Now take that example, and imagine that 3 pointers only counted if you were on the right side of the court at a 15 degree angle relative to the backboard and took the shot between 13 and 12 seconds on the shot clock while having dribbled the ball no more than twice. And they changed the rules so you can shoot any time between 15 and 10 seconds and it'll still count for three, and then all the pro players started complaining that the skill gap in basketball was too low.

Because that's fighting games.

No it's not. I've been playing fighters since sf2 and just no. Everyone always blows fighting games out of proportion for how hard they are. They have a basic learning process. Most competitive games do. Thats' all there is to it. BUT fighting games are not as popular as other competitive games so the resources are not as abundant as other stuff.
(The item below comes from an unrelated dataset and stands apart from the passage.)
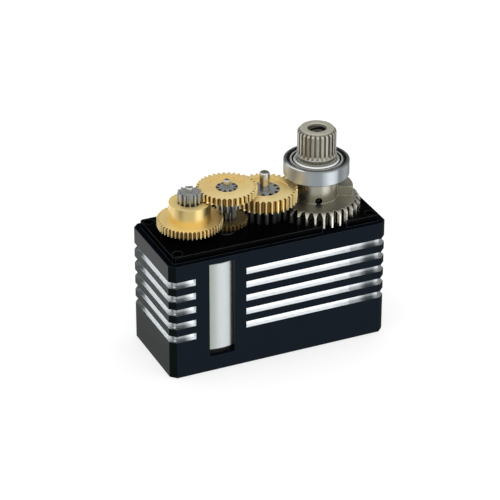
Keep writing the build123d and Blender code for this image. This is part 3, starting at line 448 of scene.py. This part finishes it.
# Bushes: the motor's front bush and the output bush, pressed from bronze powder and sintered,
# with open oily pores. Both are pressed into their seats.
bronze, shader, place = finish("sintered_bronze")
pores = place.node("ShaderNodeTexVoronoi", {"Vector": place, "Scale": 9000.0}).ramp(0.08, 0.3)
oil = place.noise(900.0, 3.0)
solid = oil.blend((0.46, 0.28, 0.13), (0.62, 0.40, 0.20))
join(
    shader,
    Base_Color=pores.blend((0.10, 0.055, 0.025), solid),
    Metallic=0.6 + pores * 0.4,
    Roughness=0.52 - oil * 0.18,
    Normal=relief(pores, 0.004 * MM, rounded(place, 0.05 * MM)),
)
lay_on(bronze, "motor_front_bush", "output_bush")

# Magnet: sintered ring with a thin nickel coat, slightly orange-peeled, glued to the front
# of the can inside the coil.
coated, shader, place = finish("nickel_coated_magnet")
peel = place.noise(3200.0, 2.0)
join(
    shader,
    Base_Color=peel.blend((0.50, 0.49, 0.46), (0.62, 0.61, 0.58)),
    Metallic=0.9 + peel * 0.1,
    Roughness=0.24 + place.noise(700.0, 3.0) * 0.2,
    Normal=relief(peel, 0.008 * MM, rounded(place, 0.1 * MM)),
)
lay_on(coated, "motor_magnet")

# Black mouldings: the motor's end cap and the sensor's cup, glass-filled plastic off a
# spark-eroded tool, with pale specks of glass.
moulding, shader, place = finish("black_moulding", Specular_IOR_Level=0.4)
specks = place.noise(11000.0, 1.0).ramp(0.66, 0.74)
spark = place.noise(7000.0, 3.0)
join(
    shader,
    Base_Color=specks.blend((0.014, 0.014, 0.015), (0.07, 0.07, 0.068)),
    Roughness=0.48 + spark * 0.2,
    Normal=relief(spark, 0.006 * MM, rounded(place, 0.06 * MM)),
)
lay_on(moulding, "motor_end_cap", "sensor_housing")

# Contacts: terminals, brush springs, commutator and sensor leads, stamped bronze and copper
# with a thin gold-coloured plate and rubbed streaks.
contact, shader, place = finish("contact_metal")
rolled = place.stretched(1500.0, 1500.0, 9000.0).noise(1.0, 3.0)
tarnish = place.noise(1100.0, 3.0)
join(
    shader,
    Base_Color=tarnish.ramp(0.35, 0.7).blend((0.80, 0.60, 0.30), (0.62, 0.40, 0.18)),
    Metallic=0.92 + rolled * 0.08,
    Roughness=0.2 + tarnish * 0.25,
    Normal=relief(rolled, 0.002 * MM, rounded(place, 0.03 * MM)),
)
lay_on(contact, "motor_terminals", "motor_brushes", "commutator", "sensor_leads")

# Motor coil: self-supporting cup of enamelled copper wire, wound slantwise and baked hard.
# It turns in the gap between the magnet and the can.
winding, shader, place = finish("enamelled_winding", Coat_Roughness=0.2)
motor_x, coil_radius, wire_pitch, wire_slant = -9.51 * MM, 5.7 * MM, 0.11 * MM, 0.8
x, y, z = place.parts()
round_about = y.maths("ARCTAN2", x - motor_x)
turns = (round_about * coil_radius + z * wire_slant) / wire_pitch
strand = (turns * 2.0 * pi).maths("SINE") * 0.5 + 0.5
shade = place.noise(700.0, 2.0)
copper = shade.blend((0.56, 0.21, 0.09), (0.72, 0.32, 0.15))
join(
    shader,
    Base_Color=strand.blend((0.16, 0.045, 0.02), copper),
    Metallic=0.5 + strand * 0.4,
    Roughness=0.3 + shade * 0.15,
    Coat_Weight=0.4 + shade * 0.3,
    Normal=relief(strand, 0.03 * MM, rounded(place, 0.05 * MM)),
)
lay_on(winding, "motor_coil")


# Shafts: hardened steel pins, centreless ground and pressed into the deck, with very fine
# rings round them and a chamfered tip. The motor shaft is the same steel.
def facing_up(place, low=0.6, high=0.9):
    """One on faces that look straight up or down, and nothing on upright walls."""
    return abs(bare_direction(place).parts()[2]).ramp(low, high)


ground_steel, shader, place = finish("ground_shaft_steel")
rings = place.stretched(800.0, 800.0, 16000.0).noise(1.0, 3.0)
tint = place.noise(900.0, 2.0)
polish = tint.blend((0.50, 0.50, 0.47), (0.62, 0.62, 0.59))
join(
    shader,
    Base_Color=facing_up(place, 0.5, 0.9).blend(polish, (0.40, 0.385, 0.355)),
    Metallic=0.95 + tint * 0.05,
    Roughness=0.15 + rings * 0.14,
    Normal=relief(rings, 0.001 * MM, rounded(place, 0.05 * MM)),
)
lay_on(ground_steel, "first_shaft", "second_shaft", "fourth_shaft", "motor_shaft")


# Pinions: hobbed from alloy steel and hardened, blue-grey, with the lines of the hob along
# the teeth. They are pressed into the brass gears or, on the motor, onto its shaft.
def from_axis(place, centre_x):
    """Distance from an upright axis that stands on the middle line of the case."""
    x, y = place.parts()[:2]
    x = x - centre_x
    return (x * x + y * y).maths("SQRT")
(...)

It's also not a team game so people can't shift the blame to others so they go to the next thing the game IT'S NEVER MY FAULT I HAVENT TAKEN THE TIME TO LEARNN STUFF
 

oneida

Cock Strain, Lifetime Warranty
Oh, so all sports have to be physical sports? Ok, when are we forcing chess players to juggle their pieces and toss them on the board? That way, being able to place your figures on the right spot every time will trully show us the most skilled players...

It all comes down to what we believe fighting games are. To me, they are mental sports. They are pretty much a more intense chess, about outplaying your opponent in the mind games. Sure, if somebody declares checkmate by bouncing his piece of opponent's forehead at just the perfect angle, that'd look neat. But that's a parlor trick. Chess isn't a parlor tricks competition. Neither should be fighting games.


Now, should I literally equate it to chess 1to1? No, that's silly. I don't want to remove literally all execution, I am just presenting an equal reduction. of the arguement to just a very basic barebones comparison to a different activity, that isn't at all related to the one at hand.
what fighting games "should" be to you is what they haven't been for 25 years. maybe the genre isn't for you?